The Wall Street firm said consumers are spending about 21 hours per week online, down from 21.6 hours a year ago, with broadband users dropping from 23 hours to 21.8 hours and narrowband users falling from 19.5 hours to 19.2 hours.
The decline comes primarily from the Internet’s heaviest users, with those who spend 40 hours or more on the Internet falling from 15% of users last year to 13% this year. When those users are excluded from the data, Internet users are online 16.5 hours a week, up from 16 hours last year.
Goldman Sachs also says fragmentation presents a challenge as users discover more Web sites that interest them but do not increase the overall time they spend online.
Fragmentation has caused the top sites — those with 15 million monthly unique visitors — to lose traction. Those sites saw a 7.8% year-over-year decline in traffic while medium-sized sites — those with 5 million-10 million unique visitors — gained as much as 4.5%.
All this means that “gateway” activities are increasingly important, according to Goldman Sachs. Those activities include e-mail, search, shopping, news, weather, maps, games and other things that keep surfers coming back for more.
The biggest gateway activity is search (including general information and research), which surfers spend 69.8% of their total Internet time doing. News, banking and finance, shopping and games round out the top five.

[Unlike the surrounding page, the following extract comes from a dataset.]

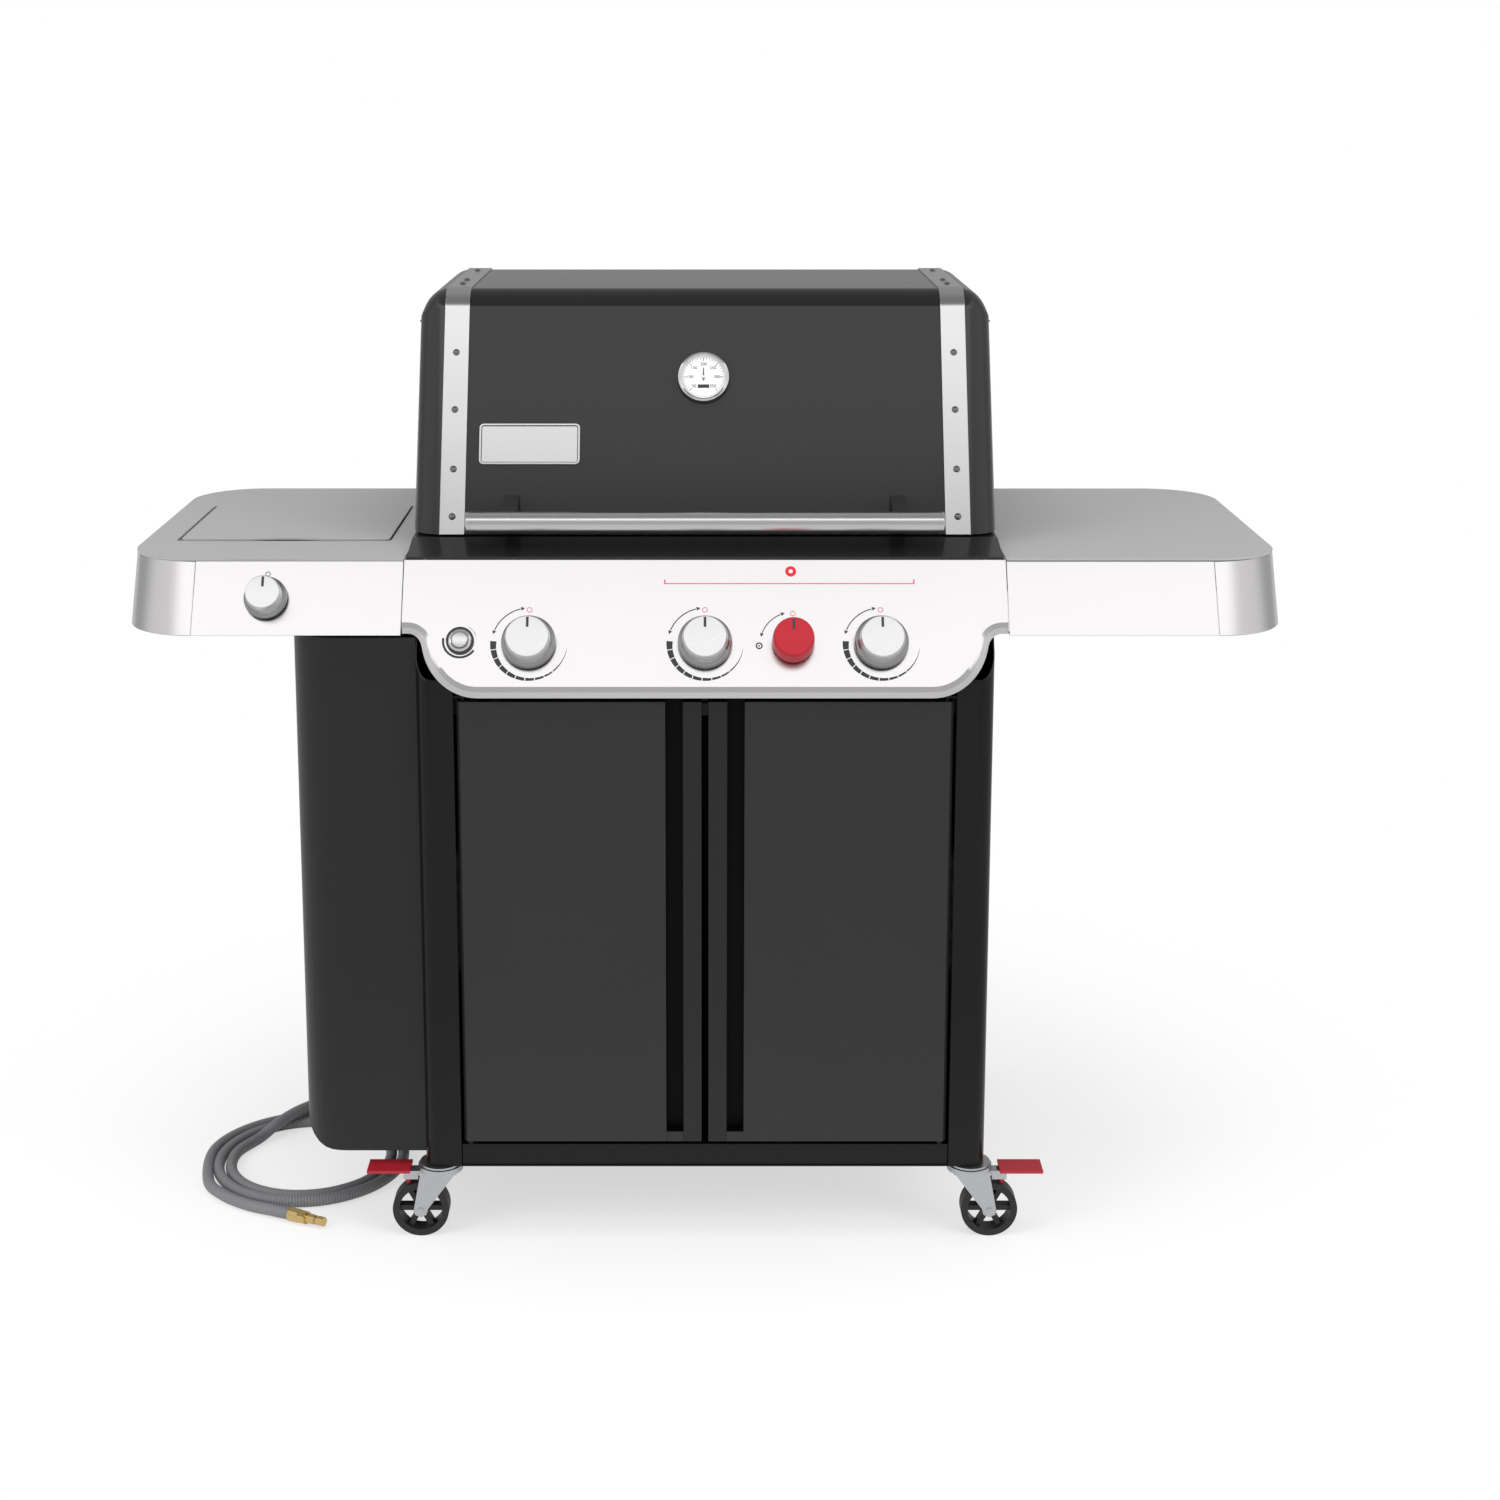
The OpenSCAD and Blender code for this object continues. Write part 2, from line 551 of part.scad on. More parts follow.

Sites that have done a good job of increasing their breadth of gateways are MySpace and MSN, both of which now boast 14 successful gateway activities. Yahoo and AOL have 12 and Google has 11.
Advertising on the Internet will rise 34.9% worldwide to $37.7 billion this year following a 33% rise last year. By 2008, 7% of total advertising dolars, or $46 billion, will go to the Internet, closing the gap vs. audience size. Currently, Internet users spend 21% of their media time online, compared to 25% for watching TV, 18% listening to music, 15% watching movies, 11% playing games, 5% reading and 5% shopping.
After digesting all this data and more, Goldman Sachs determines the best Internet stocks to buy are eBay, Google, GSI Commerce and VistaPrint. Stocks recommended for selling are CNET Networks and 1-800-Flowers.com.